▶ _Information supplied_:
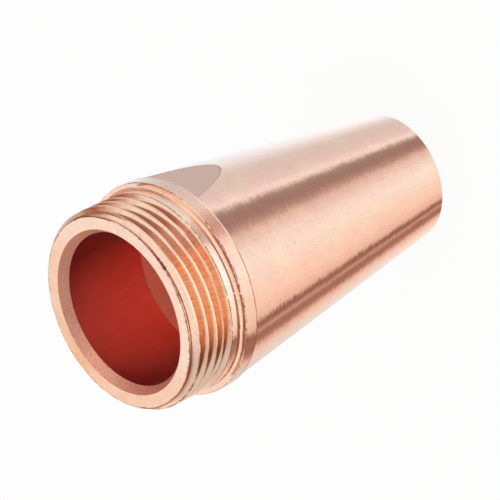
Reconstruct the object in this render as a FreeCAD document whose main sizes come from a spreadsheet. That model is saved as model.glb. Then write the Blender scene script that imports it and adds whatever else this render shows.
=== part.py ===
import FreeCAD, Part
import math
import os
import Sketcher

# A turned copper nozzle for a torch, one solid piece. It stands on its tip:
# the origin is the centre of the tip's end face and +Z runs up to the threaded
# end, which screws into the torch head. The spanner flats face +X and -X.

document = FreeCAD.newDocument("torch_nozzle")
sizes = document.addObject("Spreadsheet::Sheet", "sizes")

# The driving sizes, in millimetres and degrees. The diameters are stepped from the thread's
# and the tip's, so that every wall and step keeps its width. Depth and crest of the thread
# follow from its pitch, as the metric thread form has them.
SIZES = {
    "total_length": 51.2,
    "thread_length": 6.6,
    "land_length": 1.65,
    "collar_thickness": 2.05,
    "rear_bore_depth": 13.8,
    "inner_taper_length": 21.0,
    "mouth_chamfer_depth": 1.25,
    "thread_diameter": 27.0,
    "tip_diameter": 17.7,
    "thread_pitch": 1.5,
    "flank_angle": 30.0,
    "thread_start_angle": -8.3,
    "shoulder_step": 0.85,
    "cone_step": 0.15,
    "flat_depth": 1.2,
    "rear_wall": 3.2,
    "mouth_chamfer_width": 0.8,
    "tip_wall": 1.35,
    "lead_in_chamfer": 0.65,
    "land_fillet": 0.35,
    "collar_edge": 0.1,
    "tip_edge": 0.2,
    "thread_depth": "=0.6134 * thread_pitch",
    "collar_diameter": "=thread_diameter + 2 * shoulder_step",
    "cone_diameter": "=collar_diameter - 2 * cone_step",
    "across_flats": "=cone_diameter - 2 * flat_depth",
    "rear_bore_diameter": "=thread_diameter - 2 * rear_wall",
    "mouth_diameter": "=rear_bore_diameter + 2 * mouth_chamfer_width",
    "tip_bore_diameter": "=tip_diameter - 2 * tip_wall",
    "crest_width": "=thread_pitch / 8",
    "cutter_overshoot": "=thread_pitch / 20",
    "thread_run_out": "=thread_pitch / 30",
}
for row, (alias, value) in enumerate(SIZES.items(), 1):
    sizes.set("A%d" % row, alias)
    sizes.set("B%d" % row, str(value))
    sizes.setAlias("B%d" % row, alias)
document.recompute()

# Radii, and heights above the tip's end face, as expressions on the sheet
THREAD_RADIUS = "sizes.thread_diameter / 2"
COLLAR_RADIUS = "sizes.collar_diameter / 2"
CONE_RADIUS = "sizes.cone_diameter / 2"
TIP_RADIUS = "sizes.tip_diameter / 2"
MOUTH_RADIUS = "sizes.mouth_diameter / 2"
REAR_BORE_RADIUS = "sizes.rear_bore_diameter / 2"
TIP_BORE_RADIUS = "sizes.tip_bore_diameter / 2"
TIP_FACE = "0"
REAR_FACE = "sizes.total_length"
THREAD_END = REAR_FACE + " - sizes.thread_length"
COLLAR_FRONT = THREAD_END + " - sizes.land_length"
COLLAR_BACK = COLLAR_FRONT + " - sizes.collar_thickness"
BORE_END = REAR_FACE + " - sizes.rear_bore_depth"
TAPER_END = BORE_END + " - sizes.inner_taper_length"

body = document.addObject("PartDesign::Body", "nozzle")
body.Label = "nozzle"


def size_of(expression):
    """The number that an expression on the sheet gives."""
    value = body.evalExpression(expression)
    return float(getattr(value, "Value", value))


def add_sketch(name, role):
    """An empty sketch on the body's own origin plane that has this role."""
    sketch = body.newObject("Sketcher::SketchObject", name)
    plane = [item for item in body.Origin.OriginFeatures if item.Role == role][0]
    sketch.AttachmentSupport = (plane, [""])
    sketch.MapMode = "FlatFace"
    return sketch


def hold(sketch, line, kind, name, expression):
    """Ties a line's first point to the sketch's origin, across or along, by an expression."""
    if expression == TIP_FACE:
        sketch.addConstraint(Sketcher.Constraint("PointOnObject", line, 1, -1))
        return
    number = sketch.addConstraint(Sketcher.Constraint(kind, -1, 1, line, 1, size_of(expression)))
    sketch.renameConstraint(number, name)
    sketch.setExpression("Constraints." + name, expression)


def draw_outline(sketch, corners):
    """A closed outline of straight lines through named corners: (name, across, along)."""
    places = [FreeCAD.Vector(size_of(across), size_of(along), 0) for _, across, along in corners]
    first = sketch.GeometryCount
    for start, end in zip(places, places[1:] + places[:1]):
        sketch.addGeometry(Part.LineSegment(start, end), False)
    lines = list(range(first, sketch.GeometryCount))
    for line, following in zip(lines, lines[1:] + lines[:1]):
        sketch.addConstraint(Sketcher.Constraint("Coincident", line, 2, following, 1))
    for line, (name, across, along) in zip(lines, corners):
        hold(sketch, line, "DistanceX", name + "_across", across)
        hold(sketch, line, "DistanceY", name + "_along", along)


# The turned blank: its section goes from the tip up the outside and back down the bore
blank_section = add_sketch("blank_section", "XZ_Plane")
draw_outline(blank_section, [
    ("tip_outside", TIP_RADIUS, TIP_FACE),
    ("cone_top", CONE_RADIUS, COLLAR_BACK),
    ("collar_back", COLLAR_RADIUS, COLLAR_BACK),
    ("collar_front", COLLAR_RADIUS, COLLAR_FRONT),
    ("land_bottom", THREAD_RADIUS, COLLAR_FRONT),
    ("thread_top", THREAD_RADIUS, REAR_FACE + " - sizes.lead_in_chamfer"),
    ("face_outside", THREAD_RADIUS + " - sizes.lead_in_chamfer", REAR_FACE),
    ("mouth_outside", MOUTH_RADIUS, REAR_FACE),
    ("mouth_inside", REAR_BORE_RADIUS, REAR_FACE + " - sizes.mouth_chamfer_depth"),
    ("bore_end", REAR_BORE_RADIUS, BORE_END),
    ("taper_end", TIP_BORE_RADIUS, TAPER_END),
    ("tip_inside", TIP_BORE_RADIUS, TIP_FACE),
])
blank = body.newObject("PartDesign::Revolution", "turned_blank")
blank.Profile = blank_section
blank.ReferenceAxis = (blank_section, ["V_Axis"])
blank.Angle = 360.0
document.recompute()


def rims(shape, radius, height):
    """The names of a shape's round edges that have this radius, at this height."""
    names = []
    for number, edge in enumerate(shape.Edges, 1):
        if isinstance(edge.Curve, Part.Circle):
            same_radius = math.isclose(edge.Curve.Radius, size_of(radius), abs_tol=1e-4)
            same_height = math.isclose(edge.Curve.Center.z, size_of(height), abs_tol=1e-4)
            if same_radius and same_height:
                names.append("Edge%d" % number)
    return names


def dress(kind, name, base, edges, size_property, size):
    """A fillet or chamfer of one named size on some edges of the feature before it."""
    feature = body.newObject(kind, name)
    feature.Base = (base, edges)
    feature.setExpression(size_property, size)
    document.recompute()
    return feature


# Rounded corner between land and collar, then the broken rims of the collar and of the tip
land = dress("PartDesign::Fillet", "land_root", blank,
             rims(blank.Shape, THREAD_RADIUS, COLLAR_FRONT), "Radius", "sizes.land_fillet")
collar = dress("PartDesign::Chamfer", "collar_rims", land,
               rims(land.Shape, COLLAR_RADIUS, COLLAR_FRONT)
               + rims(land.Shape, COLLAR_RADIUS, COLLAR_BACK), "Size", "sizes.collar_edge")
tip = dress("PartDesign::Chamfer", "tip_rims", collar,
            rims(collar.Shape, TIP_RADIUS, TIP_FACE)
            + rims(collar.Shape, TIP_BORE_RADIUS, TIP_FACE), "Size", "sizes.tip_edge")

# Two spanner flats, milled from the collar's back until they run out on the cone
flat_section = add_sketch("flat_section", "XY_Plane")
flat_section.setExpression("AttachmentOffset.Base.z", COLLAR_BACK)
for side, sign in (("right", ""), ("left", "-")):
    flat = sign + "sizes.across_flats / 2"
    outside = sign + "sizes.collar_diameter"
    draw_outline(flat_section, [
        (side + "_flat_low", flat, "-sizes.collar_diameter"),
        (side + "_outside_low", outside, "-sizes.collar_diameter"),
        (side + "_outside_high", outside, "sizes.collar_diameter"),
        (side + "_flat_high", flat, "sizes.collar_diameter"),
    ])
flats = body.newObject("PartDesign::Pocket", "spanner_flats")
flats.Profile = flat_section
flats.Type = "ThroughAll"
document.recompute()

# The thread's groove is one pitch wide less the crest, with flanks that lean outwards
GROOVE_HALF = "(sizes.thread_pitch - sizes.crest_width) / 2"
FLANK_SLOPE = "tan(sizes.flank_angle * 1 deg)"
ROOT_HALF = "(%s - sizes.thread_depth * %s)" % (GROOVE_HALF, FLANK_SLOPE)
OUTER_HALF = "(%s + sizes.cutter_overshoot * %s)" % (GROOVE_HALF, FLANK_SLOPE)
ROOT_RADIUS = THREAD_RADIUS + " - sizes.thread_depth"
OUTER_RADIUS = THREAD_RADIUS + " + sizes.cutter_overshoot"
RUN_OUT_MIDDLE = "(%s + %s)" % (THREAD_END, GROOVE_HALF)


def draw_groove(sketch, middle):
    """The section of the thread's groove, with its middle at this height."""
    draw_outline(sketch, [
        ("root_low", ROOT_RADIUS, middle + " - " + ROOT_HALF),
        ("outer_low", OUTER_RADIUS, middle + " - " + OUTER_HALF),
        ("outer_high", OUTER_RADIUS, middle + " + " + OUTER_HALF),
        ("root_high", ROOT_RADIUS, middle + " + " + ROOT_HALF),
    ])


# The run-out groove, a plain turn of the same section, is cut where the land begins
run_out_section = add_sketch("run_out_section", "XZ_Plane")
draw_groove(run_out_section, RUN_OUT_MIDDLE)
run_out = body.newObject("PartDesign::Groove", "run_out_groove")
run_out.Profile = run_out_section
run_out.ReferenceAxis = (run_out_section, ["V_Axis"])
run_out.Angle = 360.0
document.recompute()

# The right-hand thread: its cutter starts in the run-out groove, climbs the helix and leaves
# through the rear face
groove_section = add_sketch("groove_section", "XZ_Plane")
about_axis = FreeCAD.Rotation(FreeCAD.Vector(0, 1, 0), size_of("sizes.thread_start_angle"))
groove_section.AttachmentOffset = FreeCAD.Placement(FreeCAD.Vector(0, 0, 0), about_axis)
draw_groove(groove_section, RUN_OUT_MIDDLE + " + sizes.thread_run_out")
thread = body.newObject("PartDesign::SubtractiveHelix", "thread_groove")
thread.Profile = groove_section
thread.ReferenceAxis = (groove_section, ["V_Axis"])
thread.Mode = "pitch-height-angle"
thread.setExpression("Pitch", "sizes.thread_pitch")
thread.setExpression("Height", "sizes.thread_length + sizes.thread_pitch")
document.recompute()

for item in document.Objects:
    if "Invalid" in item.State or "Error" in item.State:
        raise RuntimeError("%s did not build: %s" % (item.Label, item.State))
if body.Shape.isNull() or not body.Shape.isValid() or len(body.Shape.Solids) != 1:
    raise RuntimeError("the nozzle is not one valid solid")
if not thread.Shape.Volume < run_out.Shape.Volume < flats.Shape.Volume < tip.Shape.Volume:
    raise RuntimeError("the flats, the run-out groove or the thread cut nothing")

os.makedirs("parts", exist_ok=True)
body.Shape.exportStep("parts/%s.step" % body.Label)
print("nozzle: %.1f cubic millimetres" % body.Shape.Volume)
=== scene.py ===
import bpy
import math
from mathutils import Matrix, Vector


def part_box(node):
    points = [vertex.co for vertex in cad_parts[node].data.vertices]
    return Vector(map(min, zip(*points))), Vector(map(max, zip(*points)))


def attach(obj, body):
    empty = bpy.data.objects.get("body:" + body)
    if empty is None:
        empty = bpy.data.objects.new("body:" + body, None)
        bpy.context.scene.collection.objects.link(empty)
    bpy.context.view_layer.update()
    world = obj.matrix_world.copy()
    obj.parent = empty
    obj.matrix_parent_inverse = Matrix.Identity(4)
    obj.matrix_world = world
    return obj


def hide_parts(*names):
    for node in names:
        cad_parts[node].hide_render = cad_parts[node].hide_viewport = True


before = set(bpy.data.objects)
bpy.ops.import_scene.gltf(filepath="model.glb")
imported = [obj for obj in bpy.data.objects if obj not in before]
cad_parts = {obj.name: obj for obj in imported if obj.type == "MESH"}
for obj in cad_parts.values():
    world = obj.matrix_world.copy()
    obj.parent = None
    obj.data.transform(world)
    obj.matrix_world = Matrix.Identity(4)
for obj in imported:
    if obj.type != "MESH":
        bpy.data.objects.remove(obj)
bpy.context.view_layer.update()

# Nozzle
# One piece of bare copper, turned from a bar: a cone, a collar, a plain land and a thread
# outside, and a stepped bore inside. The thread is cut on the lathe, the two spanner flats
# are milled, and the rims keep the small burrs that the tools leave.
mm = 0.001
TURN = 2 * math.pi
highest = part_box("nozzle")[1]
REAR_FACE = highest.z
COLLAR_RADIUS = round(highest.x / mm, 2) * mm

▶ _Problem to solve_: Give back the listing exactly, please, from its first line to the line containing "import Sketcher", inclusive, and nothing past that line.

▶ _Solution for this task_:
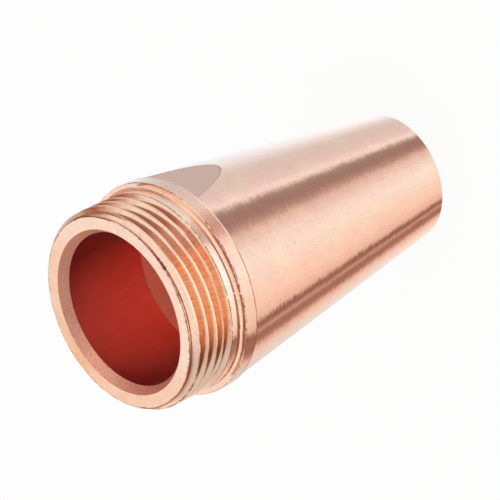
Reconstruct the object in this render as a FreeCAD document whose main sizes come from a spreadsheet. That model is saved as model.glb. Then write the Blender scene script that imports it and adds whatever else this render shows.
=== part.py ===
import FreeCAD, Part
import math
import os
import Sketcher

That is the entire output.